Design: Prospective retrospective comparison of SICU patient populations before and after the introduction of an SDU.
Setting: The SICU of New York-Presbyterian Hospital, New York Weill Cornell Center, a university hospital containing a level I trauma center.
Patients and interventions: All patients in the SICU admitted from August 1, 1996, through June 30, 1997, were SICU patients prior to the introduction of the SDU. Patients admitted from August 1, 1997, through June 30, 1998, were SICU post-SDU patients, and SDU patients included those admitted to the SDU from August 1, 1997, through July 1, 1998.
Main outcome measures: For each of the 2 eras, patients were compared for age, sources of admission, Acute Physiology and Chronic Health Evaluation (APACHE) II and III scores, unit length of stay, and mortality. Other data collected included origin of admission, nature of admission, and diagnosis.

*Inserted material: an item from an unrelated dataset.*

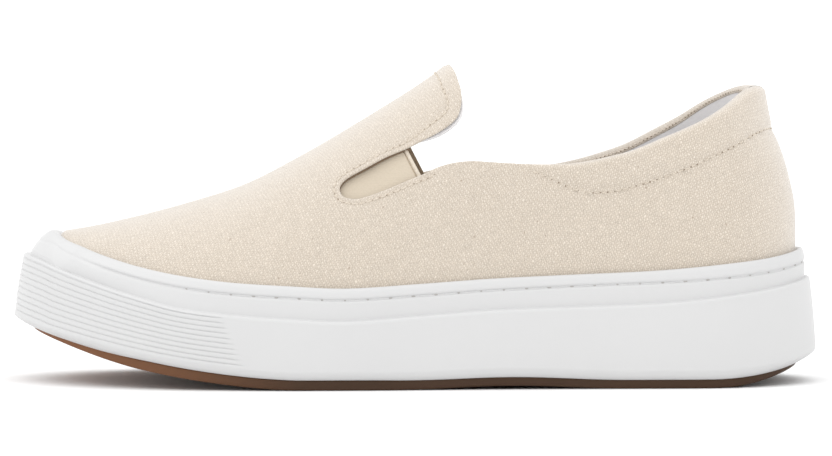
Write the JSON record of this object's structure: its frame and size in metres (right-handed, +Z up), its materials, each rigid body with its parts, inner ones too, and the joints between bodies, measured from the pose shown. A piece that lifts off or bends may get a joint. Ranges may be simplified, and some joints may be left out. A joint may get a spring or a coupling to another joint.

Results: Six hundred sixty-six patients were admitted during the pre-SDU era, while a total of 1117 patients (619 SICU and 498 SDU patients) were admitted in the post-SDU era. After the introduction of the SDU, the mean (standard deviation) APACHE II scores of the SICU and SDU patients increased (14.2 vs 13.4, P =.04) without affecting mortality (6.0% in the post-SDU era vs 8.2% in the pre-SDU era, P =.07). The post-SDU era had a higher proportion of emergency admissions (42.3% vs 48.6%, P<.05) and interhospital transfers (7% vs 1%).
Conclusions: Opening an SDU resulted in a significant increase in the overall severity of the SICU population. Creation of an SDU managed by surgically trained intensivists may optimize the use of a hospital's resources, permit the expansion of emergency or tertiary care services, and improve outcomes for critically ill surgical patients.